À l’égard de quelques écrits plus sérieux, tout ce que j’ai à vous dire, c’est que je suis né Français et catholique ; et c’est principalement dans un pays protestant que je dois vous marquer mon zèle pour ma patrie, et mon profond respect pour la religion dans laquelle je suis né, et pour ceux qui sont à la tête de cette religion. Je ne crois pas que dans aucun de mes ouvrages il y ait un seul mot qui démente ces sentiments. J’ai écrit l’histoire avec vérité ; j’ai abhorré les abus, les querelles et les crimes ; mais toujours avec la vénération due aux choses sacrées, que les hommes ont si souvent fait servir de prétexte à ces querelles, à ces abus et à ces crimes. Je n’ai jamais écrit en théologien ; je n’ai été qu’un citoyen zélé, et plus encore un citoyen de l’univers. L’humanité, la candeur, la vérité, m’ont toujours conduit dans la morale et dans l’histoire. S’il se trouvait dans ces écrits quelques expressions répréhensibles, je serais le premier à les condamner et à les réformer.

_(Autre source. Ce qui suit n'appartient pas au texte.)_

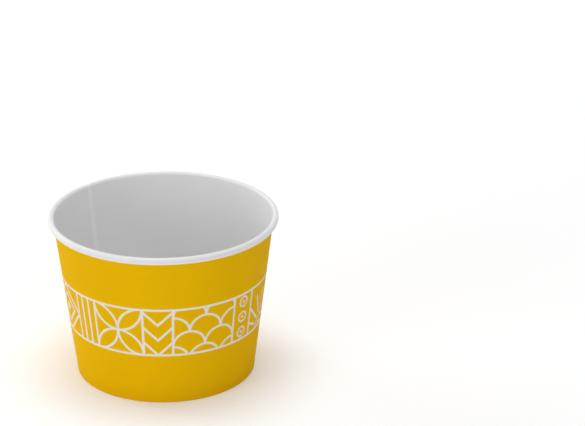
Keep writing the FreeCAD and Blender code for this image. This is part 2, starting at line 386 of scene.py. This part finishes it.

Au reste, puisque vous avez rassemblé mes ouvrages, c’est-à-dire les fautes que j’ai pu faire, je vous déclare que je n’ai point commis d’autres fautes ; que toutes les pièces qui ne seront point dans votre édition sont supposées, et que c’est à cette seule édition que ceux qui me veulent du mal ou du bien doivent ajouter foi. S’il y a dans ce recueil quelques pièces pour lesquelles le public ait de l’indulgence, je voudrais avoir mérité encore plus cette indulgence par un plus grand travail. S’il y a des choses que le public désapprouve, je les désapprouve encore davantage.

Si quelque chose peut me faire penser que mes faibles ouvrages ne sont pas indignes d’être lus des honnétes gens, c’est que vous en êtes les éditeurs. L’estime que s’est acquise depuis longtemps votre famille dans une république où règnent l’esprit, la phlosophie, et les mœurs ; celle dont vous jouissez personnellement, les soins que vous prenez, et votre amitié pour moi, combattent la défiance que j’ai de moi-même. Je suis, etc.

  1. Cette lettre est imprimée dans le premier volume des Œuvres de Voltaire, 1756. Elle doit être antérieure au 12 avril, jour où Voltaire écrivait à Thieriot que l’édition était finie depuis quelques jours. (B.)